SET EXERCISE: For this exercise, write out exactly, and only, the lines running from the line that contains "Turn this picture" through the line that contains "the middle plane.".

LISTED RECORDS:
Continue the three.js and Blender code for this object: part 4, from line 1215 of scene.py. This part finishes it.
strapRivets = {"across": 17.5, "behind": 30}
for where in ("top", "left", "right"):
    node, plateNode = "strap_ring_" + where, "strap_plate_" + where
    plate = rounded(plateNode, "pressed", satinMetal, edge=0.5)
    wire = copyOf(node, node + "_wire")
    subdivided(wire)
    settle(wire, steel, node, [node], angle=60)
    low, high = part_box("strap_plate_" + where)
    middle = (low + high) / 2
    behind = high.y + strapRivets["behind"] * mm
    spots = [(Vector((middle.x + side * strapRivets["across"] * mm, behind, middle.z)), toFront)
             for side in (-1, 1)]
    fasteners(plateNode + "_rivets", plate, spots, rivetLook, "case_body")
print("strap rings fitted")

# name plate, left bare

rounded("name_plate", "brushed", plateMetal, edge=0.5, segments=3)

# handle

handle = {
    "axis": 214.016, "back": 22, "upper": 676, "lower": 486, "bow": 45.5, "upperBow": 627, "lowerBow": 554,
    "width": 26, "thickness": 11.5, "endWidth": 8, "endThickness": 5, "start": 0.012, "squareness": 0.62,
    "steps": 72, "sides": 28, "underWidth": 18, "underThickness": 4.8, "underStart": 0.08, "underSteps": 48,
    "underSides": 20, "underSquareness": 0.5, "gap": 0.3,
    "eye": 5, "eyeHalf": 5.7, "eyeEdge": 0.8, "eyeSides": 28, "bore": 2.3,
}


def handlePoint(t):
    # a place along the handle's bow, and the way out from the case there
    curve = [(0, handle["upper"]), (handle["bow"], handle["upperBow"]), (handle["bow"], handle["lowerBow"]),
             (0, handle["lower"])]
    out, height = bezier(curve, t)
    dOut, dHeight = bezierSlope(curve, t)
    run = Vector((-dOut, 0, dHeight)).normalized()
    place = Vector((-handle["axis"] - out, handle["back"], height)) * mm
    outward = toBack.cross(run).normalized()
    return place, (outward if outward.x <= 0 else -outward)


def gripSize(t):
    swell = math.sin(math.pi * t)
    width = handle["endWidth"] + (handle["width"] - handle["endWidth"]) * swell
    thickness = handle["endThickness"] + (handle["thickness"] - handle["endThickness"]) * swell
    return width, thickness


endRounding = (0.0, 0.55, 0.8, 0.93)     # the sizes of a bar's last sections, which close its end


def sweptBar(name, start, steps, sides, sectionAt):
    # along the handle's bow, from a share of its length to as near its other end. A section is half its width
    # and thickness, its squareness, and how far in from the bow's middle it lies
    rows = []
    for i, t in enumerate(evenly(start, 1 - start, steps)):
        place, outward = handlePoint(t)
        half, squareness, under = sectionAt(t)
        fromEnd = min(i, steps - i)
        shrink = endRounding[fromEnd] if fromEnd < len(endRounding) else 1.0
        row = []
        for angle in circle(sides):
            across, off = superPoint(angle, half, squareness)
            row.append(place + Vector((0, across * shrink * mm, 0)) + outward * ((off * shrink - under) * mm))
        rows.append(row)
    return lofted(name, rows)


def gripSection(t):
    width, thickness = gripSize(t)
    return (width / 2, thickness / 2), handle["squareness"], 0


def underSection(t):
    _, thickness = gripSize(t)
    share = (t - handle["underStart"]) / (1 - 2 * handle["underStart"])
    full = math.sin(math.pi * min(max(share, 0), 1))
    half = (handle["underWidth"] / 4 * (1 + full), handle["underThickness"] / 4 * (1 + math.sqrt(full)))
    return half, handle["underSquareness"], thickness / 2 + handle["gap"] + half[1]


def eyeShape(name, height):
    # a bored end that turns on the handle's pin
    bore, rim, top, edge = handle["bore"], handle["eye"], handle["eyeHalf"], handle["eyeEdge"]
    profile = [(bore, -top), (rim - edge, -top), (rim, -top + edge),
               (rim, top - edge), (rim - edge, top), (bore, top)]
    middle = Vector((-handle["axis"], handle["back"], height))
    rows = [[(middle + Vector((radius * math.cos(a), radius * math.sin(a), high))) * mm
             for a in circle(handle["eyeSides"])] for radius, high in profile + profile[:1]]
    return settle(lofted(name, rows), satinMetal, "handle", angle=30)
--
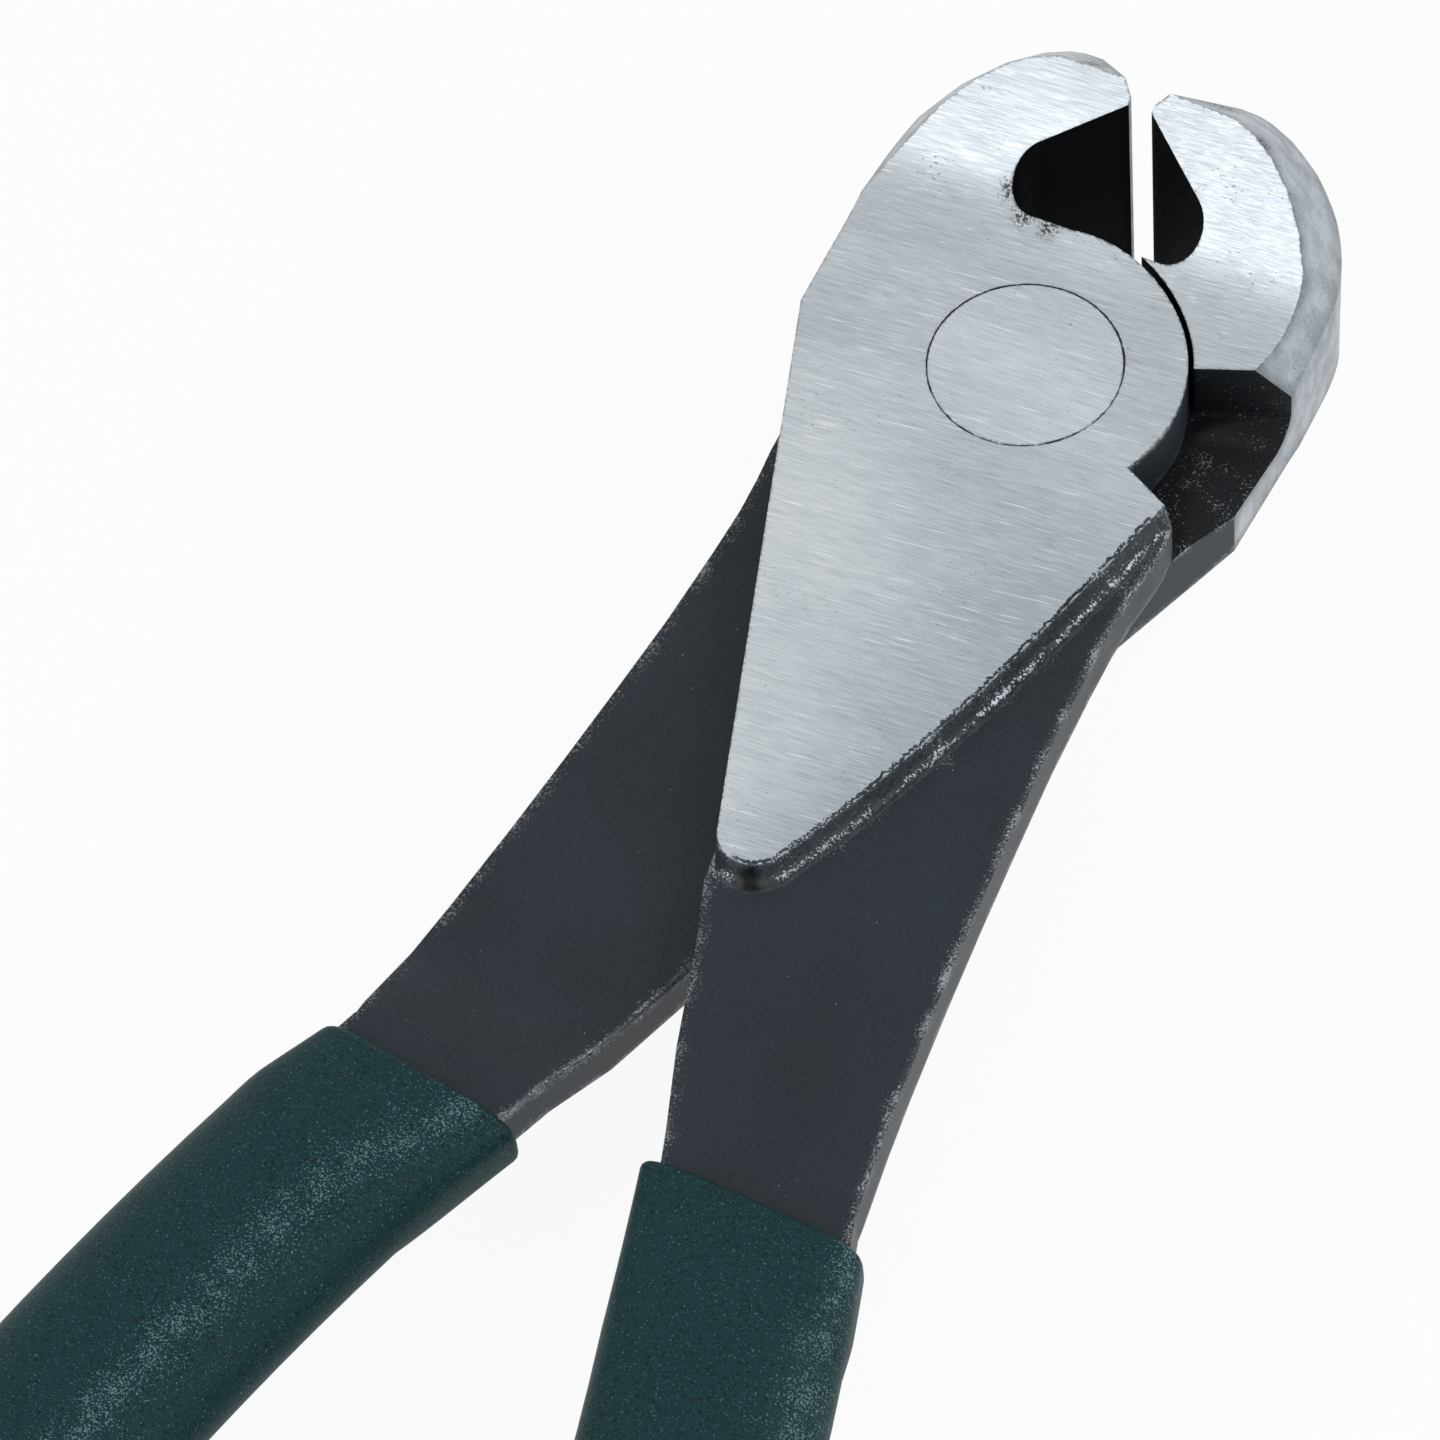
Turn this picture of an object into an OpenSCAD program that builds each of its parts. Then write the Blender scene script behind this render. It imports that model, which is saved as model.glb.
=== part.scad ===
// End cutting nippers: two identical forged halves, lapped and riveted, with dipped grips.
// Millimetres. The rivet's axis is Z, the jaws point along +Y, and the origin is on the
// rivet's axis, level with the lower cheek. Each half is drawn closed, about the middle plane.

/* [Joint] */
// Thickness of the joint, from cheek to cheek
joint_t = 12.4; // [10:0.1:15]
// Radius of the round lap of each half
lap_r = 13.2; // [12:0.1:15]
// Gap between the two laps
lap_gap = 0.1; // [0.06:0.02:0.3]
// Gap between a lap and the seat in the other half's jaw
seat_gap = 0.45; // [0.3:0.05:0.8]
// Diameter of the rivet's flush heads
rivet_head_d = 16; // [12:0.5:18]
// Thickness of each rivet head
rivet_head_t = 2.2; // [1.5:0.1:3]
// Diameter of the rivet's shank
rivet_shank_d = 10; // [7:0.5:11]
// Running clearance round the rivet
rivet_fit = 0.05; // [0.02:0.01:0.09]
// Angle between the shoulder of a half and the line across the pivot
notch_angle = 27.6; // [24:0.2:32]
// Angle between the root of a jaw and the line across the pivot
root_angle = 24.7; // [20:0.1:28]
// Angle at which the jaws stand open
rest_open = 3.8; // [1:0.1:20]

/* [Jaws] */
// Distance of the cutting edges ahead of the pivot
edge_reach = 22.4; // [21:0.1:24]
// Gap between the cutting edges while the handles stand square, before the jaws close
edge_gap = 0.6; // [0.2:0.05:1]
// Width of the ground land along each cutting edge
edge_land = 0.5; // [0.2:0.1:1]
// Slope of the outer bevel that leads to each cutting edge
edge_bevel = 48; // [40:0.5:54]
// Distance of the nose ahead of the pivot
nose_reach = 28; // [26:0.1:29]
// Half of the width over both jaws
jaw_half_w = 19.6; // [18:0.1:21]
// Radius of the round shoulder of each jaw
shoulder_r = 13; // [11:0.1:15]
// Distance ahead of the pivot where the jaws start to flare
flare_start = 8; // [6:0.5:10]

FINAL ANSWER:
Turn this picture of an object into an OpenSCAD program that builds each of its parts. Then write the Blender scene script behind this render. It imports that model, which is saved as model.glb.
=== part.scad ===
// End cutting nippers: two identical forged halves, lapped and riveted, with dipped grips.
// Millimetres. The rivet's axis is Z, the jaws point along +Y, and the origin is on the
// rivet's axis, level with the lower cheek. Each half is drawn closed, about the middle plane.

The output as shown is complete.